Pourtant, malgré les obligations légales, le défaut de soutien public aux approches alternatives persiste. Si la technologie permet aujourd’hui de reconstituer des organes en 3D, des logiciels ultraperformants de simuler la réaction à la douleur ou simplement un mécanisme respiratoire, ces alternatives ne sont pas enseignées aux chercheurs et ne sont pas intégrées dans le narratif qui accompagne la recherche et l’éducation.

Elles manquent également cruellement de financement.

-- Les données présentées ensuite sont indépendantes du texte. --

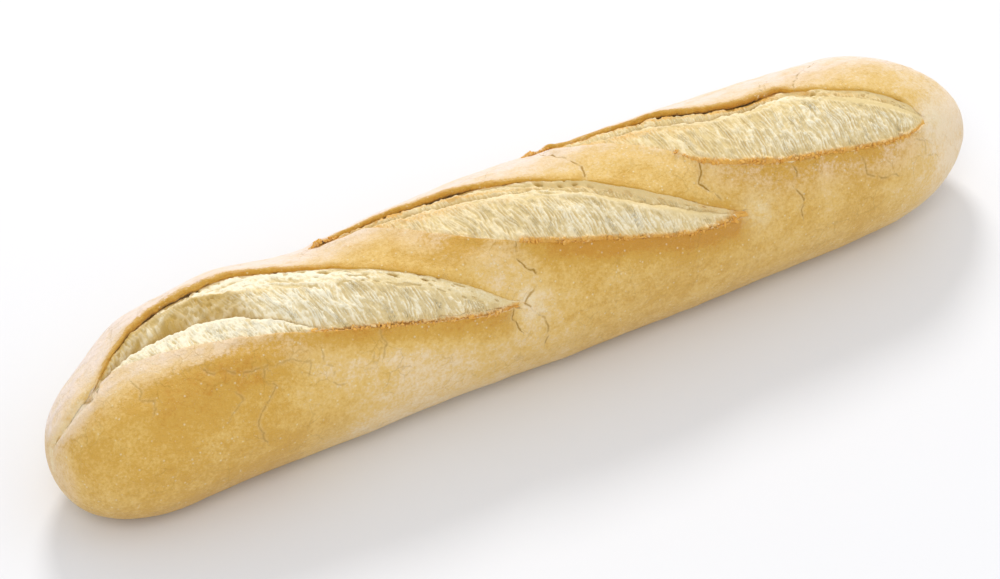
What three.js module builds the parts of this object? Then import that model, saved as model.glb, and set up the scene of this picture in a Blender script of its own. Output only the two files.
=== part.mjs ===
// A short baguette with three long diagonal cuts, as one closed solid.
// Millimetres, +Z up, +X along the loaf. The origin is on the flat underside, below the middle.
//
// A point of the skin is found from x and from phi, the angle round the loaf in degrees:
// 0 at the top, positive towards the front (-Y), 180 underneath. The skin is a row of rings.
// Lines of points run along the lips of the cuts and wind round the loaf beyond their tips.

import * as THREE from "three";

// ---------- the loaf ----------

const LENGTH = 300;
const WIDTH = 58.4; // at the middle
const HEIGHT = 50.4; // at the middle, without the lips
const WAIST = 0.44; // height of the widest line, as a share of the height
const THINNING = 0.19; // how much of its girth the loaf loses towards the ends
const TAPER = 0.033; // how much more girth the far half has than the near half
const BOW = 2.3; // sideways bow of the axis
const SWAY = 3.5; // sideways S of the axis
const CENTRE = 1.87; // how far back the middle of its two sides lies, which the origin is put under
const SOLE_PRESS = 1.16; // depth of a fully round belly, over the flat underside's
const SIDE_ROUNDNESS = 0.94; // 1 for a true ellipse, less for fuller sides
const CROWN_ROUNDNESS = 0.96; // the same for the top and underneath
const NOSES = {
  near: { length: 34, roundness: 2.45 },
  far: { length: 41, roundness: 2 },
};

// ---------- the three cuts ----------
// from, to: the two tips of a cut, as [x, phi]. Its back and front edges bow away from the
// straight line between the tips, each by so many degrees, the two powers of hump() placing
// the widest part. ear is how high the back lip lifts. The crumb between the lips rises as a
// bulge and drops into a torn valley beside the ear, which ends at reach, a share of the cut.

const CUTS = [
  {
    from: [-138, -8],
    to: [-17, 64],
    back: { bow: 60, powers: [0.9, 1.3] },
    front: { bow: 8, powers: [2, 1] },
    ear: { lift: 4.4, powers: [0.8, 2.2] },
    crumb: { bulge: 3.4, valley: 9, start: 0.42, reach: 0.5 },
  },
  {
    from: [-62, -34],
    to: [59, 62],
    back: { bow: 20, powers: [1.3, 1.2] },
    front: { bow: 26, powers: [0.9, 1] },
    ear: { lift: 2.8, powers: [0.7, 1.6] },
    crumb: { bulge: 3.2, valley: 4.5, start: 0.2, reach: 0.55 },
  },
  {
    from: [9, -38],
    to: [127, 46],
    back: { bow: 25, powers: [1, 0.4] },
    front: { bow: 32, powers: [1.2, 1.1] },
    ear: { lift: 2.4, powers: [0.7, 1.2] },
    crumb: { bulge: 3, valley: 4, start: 0.2, reach: 0.8 },
  },
];

const OPENING = [0.5, 0.5]; // how a cut opens along its length, as powers of hump()
const FRONT_LIP = 1.1; // how high a front lip stands
const FRONT_LIP_POWERS = [0.6, 0.5];
const LIP_WIDTH = 3.2; // how far back from its edge a lip curls up
const LIP_STEP = 1.6; // drop from the loaf's own round to the crumb beside a lip
const BULGE_FULLNESS = 0.7; // power of the crumb's arch, less for a squarer one
const VALLEY_POWERS = [0.7, 1.2];
const VALLEY_END = 0.1; // share of the cut's width from the ear to where a valley runs out
const VALLEY_WIDTH = 0.22; // half width of a valley, as a share of the cut's width
const MM_PER_DEGREE = 0.47; // round the top of the loaf

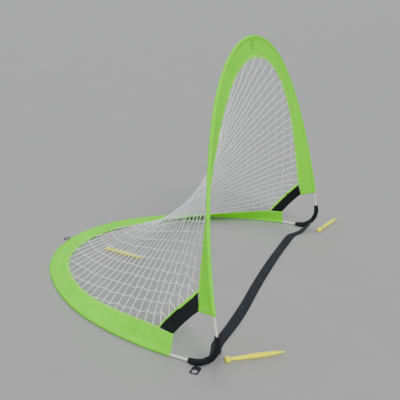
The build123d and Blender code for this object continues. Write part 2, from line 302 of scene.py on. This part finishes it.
# ---- dimensions of the frame, in metres and degrees, as the model has them ---------------
HALF_WIDTH = 0.610
TILT = 10.06
CORNER = np.array((0.0, -0.085, 0.0116))     # the line on which the two arch planes meet
CORNER_TANGENT = 0.101
BASE_ARCS = ((1.313, 17.4), (0.850, 18.6), (0.990, 10.0))
UPRIGHT_ARCS = ((1.065, 17.4), (1.140, 14.3), (0.610, 15.3))
CHANNEL_RADIUS = 0.0063
SLEEVE_REACH = 0.012
BAND_START = 0.077
NET_START = 0.136
BAND_EDGE = 0.0665                           # rod axis to the band's raw edge, under its binding
TAPE_EDGE = 0.0724                           # and to the inner edge of the binding
CLOTH_TILT = 100.0
CLOTH_POWER = 1.75
FOLD = np.array((0.0, -0.041, 0.0486))       # the axis on which the corners flex


class Arch:
    """A plane through the corner line, and a symmetric chain of arcs in it."""

    def __init__(self, arcs, rise, cloth_side):
        self.rise, self.cloth_side = np.array(rise), np.array(cloth_side)
        x, height, heading, start = -HALF_WIDTH, CORNER_TANGENT, 0.0, 0.0
        self.pieces = []
        for radius, turn in (*arcs, (None, None)):
            radius = radius or -x / math.cos(heading)
            turn = math.radians(turn) if turn else math.pi / 2 - heading
            centre = (x + radius * math.cos(heading), height - radius * math.sin(heading))
            self.pieces.append((centre, radius, heading, start))
            heading += turn
            start += radius * turn
            x = centre[0] - radius * math.cos(heading)
            height = centre[1] + radius * math.sin(heading)
        self.length, self.height = 2 * start, height

    def frame(self, distance):
        """Point, tangent and inward normal at a distance past the end of the left bend."""
        side = 1 if distance <= self.length / 2 else -1
        along = distance if side > 0 else self.length - distance
        centre, radius, first, start = [p for p in self.pieces if p[3] <= max(along, 0.0)][-1]
        heading = first + (along - start) / radius
        x = side * (centre[0] - radius * math.cos(heading))
        height = centre[1] + radius * math.sin(heading)
        point = CORNER + np.array((x, 0, 0)) + self.rise * height
        across = np.array((1.0, 0, 0))
        tangent = across * math.sin(heading) + self.rise * (side * math.cos(heading))
        inward = across * (side * math.cos(heading)) - self.rise * math.sin(heading)
        return point, tangent, inward, height

    def cloth(self, distance):
        """Point, tangent and the direction in which the cloth leaves the rod."""
        point, tangent, inward, height = self.frame(distance)
        tilt = math.radians(CLOTH_TILT * max(0.0, 1 - height / self.height) ** CLOTH_POWER)
        return point, tangent, inward * math.cos(tilt) + self.cloth_side * math.sin(tilt)


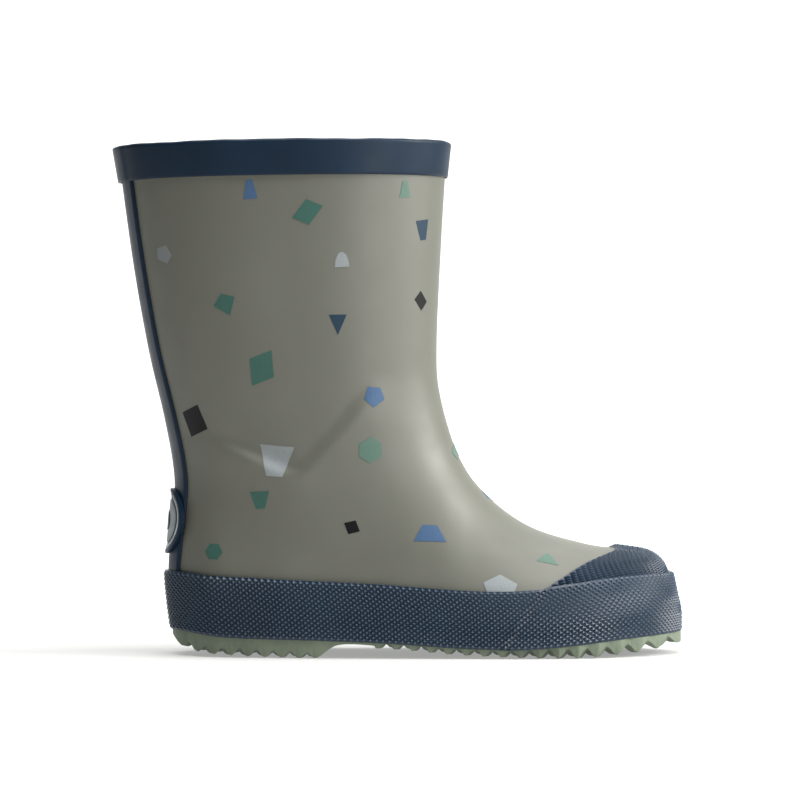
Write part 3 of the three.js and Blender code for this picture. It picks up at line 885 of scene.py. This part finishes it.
class BOOT_OT_toe_cap(bpy.types.Operator):
    """Knurled rubber cap over the toe, its lower part under the foxing"""

    bl_idname = "boot.toe_cap"
    bl_label = "Toe cap"

    def execute(self, context):
        rows, many = 50, 42
        low_z, apex_x = 13.0, 159.8
        _, dense, _ = eased(400)
        ridge = front_points[(front_points[:, 0] > apex_x) & (front_points[:, 1] > low_z + 1)]
        apex = Path(np.vstack([[[apex_x, float(top_at(apex_x))]], ridge]))
        strips = []
        for side in (-1.0, 1.0):
            # The rear edge as seen from this side, from the ridge down, then the skin beneath it.
            z = CAP_EDGE[-2][1] + (low_z - CAP_EDGE[-2][1]) * dense
            aim = np.stack([cap_edge_at(z), z], -1)
            edge = aim.copy()
            for _ in range(8):
                edge[:, 1] = np.minimum(edge[:, 1], top_at(edge[:, 0]))
                skin = skin_at(edge[:, 0], edge[:, 1], side)
                out = normal_at(skin) * CAP_PROUD
                edge = np.stack([cap_edge_x(z, side, skin[:, 1] + out[:, 1]), z], -1) - out[:, [0, 2]]
            edge[0] = apex.points[0]
            straight = edge[0] + (edge[-1] - edge[0]) * dense[:, None]
            foot_x = edge[-1, 0] + (TOE_X - 0.02 - edge[-1, 0]) * np.sin(np.linspace(0, math.pi / 2, 500))
            foot_line = skin_at(foot_x, np.full(500, low_z), side)
            reach = lengths_along(foot_line)
            line = []
            for k in range(rows + 1):
                r = k / rows
                top = apex.at((1.3 * r - 0.3 * r * r) * apex.total)
                foot = np.array([np.interp(r * reach[-1], reach, foot_x), low_z])
                flat = top + (foot - top) * dense[:, None] + (edge - straight) * (1 - r) ** 2
                flat[:, 1] = np.minimum(flat[:, 1], top_at(flat[:, 0]))
                skin = skin_at(flat[:, 0], flat[:, 1], side)
                girth = lengths_along(skin)
                at = np.linspace(0, girth[-1], many + 1)
                line.append(np.stack([np.interp(at, girth, skin[:, m]) for m in range(3)], -1))
            strips.append(np.array(line))
        near, far = strips
        ridge = (near[:, :1] + far[:, :1]) / 2
        skin = onto_skin(np.concatenate([near[:, :0:-1], ridge, far[:, 1:]], 1), 3)
        shape = skin.shape[:2]
        relief = knurl(*shape)
        step = np.linalg.norm(skin[1:] - skin[:-1], axis=-1)
        edge = np.vstack([np.zeros((1, shape[1])), np.cumsum(step, axis=0)])
        relief = relief * np.vstack([smoothstep(0.12, 0.4, step), step[-1:] * 0])
        drop = round_edge(edge, 0.7) * 0.7
        outer = CAP_PROUD - 0.15 - drop + relief * settings().knurl_depth / MM * 0.9
        faces = turned_out(skin, knurl_faces(*shape))
        made = between_offsets(
            "toe_cap_rubber", skin, faces, outer, 0.02, knurled_trim(), sharp=0, values=relief
        )
        finish_piece(made, "trim_rubber", "toe_cap")
        return {"FINISHED"}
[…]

Alors que des millions d’euros sont facilement trouvés chaque année pour financer l’expérimentation animale (collectes de fonds telles que le Téléthon…), le Centre français des 3R, qui travaille sur des « projets de remplacement », a obtenu moins de 800 000 euros en 2023. « Une somme bien timide au regard des 81 % de Français favorables au développement de méthodes alternatives aux expériences infligées à des animaux », soulignait l’association One Voice en 2023.

Et ce, alors que la recherche sans animaux est aussi efficace, voire bien plus, que les tests sur animaux. En refusant de financer ces alternatives éthiques, l’État se place en complice d’une barbarie à contre-temps. Tandis que la communauté scientifique s’accorde sur les capacités des animaux de laboratoire à ressentir la douleur et les émotions (voir la récente Déclaration de New York), nous devons tout faire pour encourager la révolution du secteur de la recherche qui s’impose à l’humanité. Et le droit, pour les étudiants et chercheurs, à l’objection à l’expérimentation animale peut l’accélérer.